Je n'ai encore lu de ce roman que la quatrième de couverture, mais la thématique abordée et les commentaires que l’auteure a pu en faire jusqu’ici me semblent bien mettre en lumière la décrépitude de plus en plus marquée des centres urbains, vidés d'une bonne partie de ses badauds lorsqu'un de ces magnifiques temples du commerce s'installent en périphérie. Je le sens et je le vois lorsque je me promène à Mons, mais aussi à Nivelles, et dans beaucoup d'autres villes wallonnes dont la liste serait bien trop longue à établir. Bien sûr, des contre-exemples existent qui sont conçus intra muros, et dont l'ADN respire l'intelligence, mais ils restent malheureusement l'exception qui confirment la règle: pour répondre aux canons du consumérisme, le centre commercial doit avoir un énorme parking bétonné, aspirer les chalands en milieu de matinée, les capter pour un bon moment dans cet espace clos, leur y tracer un parcours qui va faire naître des besoins, leur sucer le maximum d’euros avant de les recracher en fin de journée avec un portefeuille considérablement allégé.

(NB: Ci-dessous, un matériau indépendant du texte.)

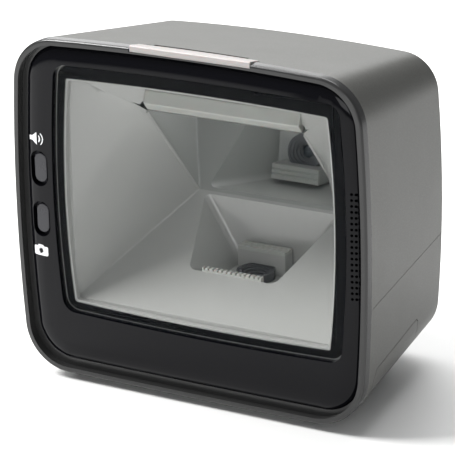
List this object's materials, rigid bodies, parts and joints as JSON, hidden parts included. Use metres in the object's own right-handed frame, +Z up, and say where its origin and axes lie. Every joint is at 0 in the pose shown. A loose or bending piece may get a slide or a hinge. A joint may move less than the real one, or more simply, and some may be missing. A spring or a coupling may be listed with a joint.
{
  "type": "on-counter presentation barcode scanner",
  "caption": "Box-shaped counter scanner with an upright window over a mirror-folded imager, a read indicator bar, press buttons, a speaker grille and rear sockets.",
  "frame": {"origin": "on the counter, at the centre of the footprint", "axes": "+X to the right as the user sees the window, +Y from the window to the rear cover, +Z up"},
  "size_m": [0.152, 0.086, 0.1399],
  "materials": {
    "graphite_shell": "fine-textured metallic graphite lacquer on moulded plastic",
    "gloss_black": "polished black moulded plastic",
    "window_glass": "clear flat glass",
    "window_border": "black printed border and foam seal",
    "light_pipe": "frosted milky light pipe",
    "button_cap": "satin dark grey moulded caps",
    "switch_housing": "black switch housings",
    "switch_plunger": "moulded switch plungers",
    "chamber": "satin light grey moulded plastic",
    "mirror": "front-surface mirror",
    "mirror_plate": "bare pressed sheet",
    "diffuser": "frosted translucent diffusers",
    "circuit_board": "green solder-masked board",
    "chip_black": "moulded chip packages",
    "led": "lamp packages with pale phosphor",
    "screw_steel": "zinc-plated screws",
    "brass": "turned brass",
    "contact_gold": "plated contacts",
    "socket_black": "black socket housings",
    "rubber": "soft black rubber",
    "lens_black": "ribbed anti-glare black",
    "lens_glass": "coated optical glass",
    "speaker_plastic": "moulded speaker frame",
    "speaker_cone": "formed film diaphragm",
    "magnet_steel": "plated magnet cup",
    "ribbon": "amber flexible circuit"
  },
  "bodies": {
    "root": {"housing_shell": "graphite_shell", "base_cover": "graphite_shell", "rear_cover": "graphite_shell", "bezel_frame": "gloss_black", "front_panel": "gloss_black", "window_glass": "window_glass", "window_border": "window_border", "good_read_light_bar": "light_pipe", "switch_bodies": "switch_housing", "light_chamber": "chamber", "camera_well": "chamber", "fold_mirror": "mirror", "mirror_plate": "mirror_plate", "hood_diffuser": "diffuser", "lamp_bar": "diffuser", "aiming_light_strip": "diffuser", "main_board": "circuit_board", "camera_board": "circuit_board", "hood_led_board": "circuit_board", "lamp_board": "circuit_board", "indicator_board": "circuit_board", "button_board": "circuit_board", "board_chips": "chip_black", "image_sensor": "chip_black", "indicator_leds": "led", "hood_leds": "led", "lamp_leds": "led", "chamber_screws": "screw_steel", "base_screws": "screw_steel", "board_screws": "screw_steel", "riser_inserts": "brass", "camera_standoffs": "brass", "host_contacts": "contact_gold", "power_pin": "contact_gold", "host_socket": "socket_black", "power_jack": "socket_black", "rubber_feet": "rubber", "speaker_duct": "rubber", "lens_barrel": "lens_black", "lens_holder": "lens_black", "camera_lens": "lens_glass", "speaker_frame": "speaker_plastic", "speaker_cone": "speaker_cone", "speaker_magnet": "magnet_steel", "camera_ribbon": "ribbon"},
    "volume_key": {"volume_button": "button_cap", "volume_switch_plunger": "switch_plunger"},
    "picture_key": {"picture_button": "button_cap", "picture_switch_plunger": "switch_plunger"}
  },
  "joints": [
    {"name": "volume_press", "type": "slide", "parent": "root", "child": "volume_key", "axis": [0, 1, 0], "range_m": [0, 0.0008], "stiffness_N_per_m": 1500},
    {"name": "picture_press", "type": "slide", "parent": "root", "child": "picture_key", "axis": [0, 1, 0], "range_m": [0, 0.0008], "stiffness_N_per_m": 1500}
  ]
}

Vous l’aurez compris: c'est évidemment une manière peu enthousiasmante de considérer l'architecture commerciale. Et nombre d’architectes et d’urbanistes seront d’accord avec moi pour concéder qu’il y a d’autres manières d’envisager le développement d’un projet dans ce registre. Pour compléter la lecture de ce roman policier, je vous suggère de lire la prose d’Hélène Ancion de l'association wallonne Canopea (autrefois connue sous le nom d'Inter Environnement Wallonie). Dans son ouvrage intitulé "Centres commerciaux: mode d'emploi", la chargée de mission de Canopea adopte une posture constructive en listant tous les éléments qui peuvent faire de ce genre d’endroit quelque chose de bien, loin, très loin de ce à quoi les promoteurs nous ont habitués jusqu’ici.
Latour, Bernadette. La Mort du colibri. Paris : Lily Éditions, 2023. 429 p. ISBN 978-2-39056-091-3.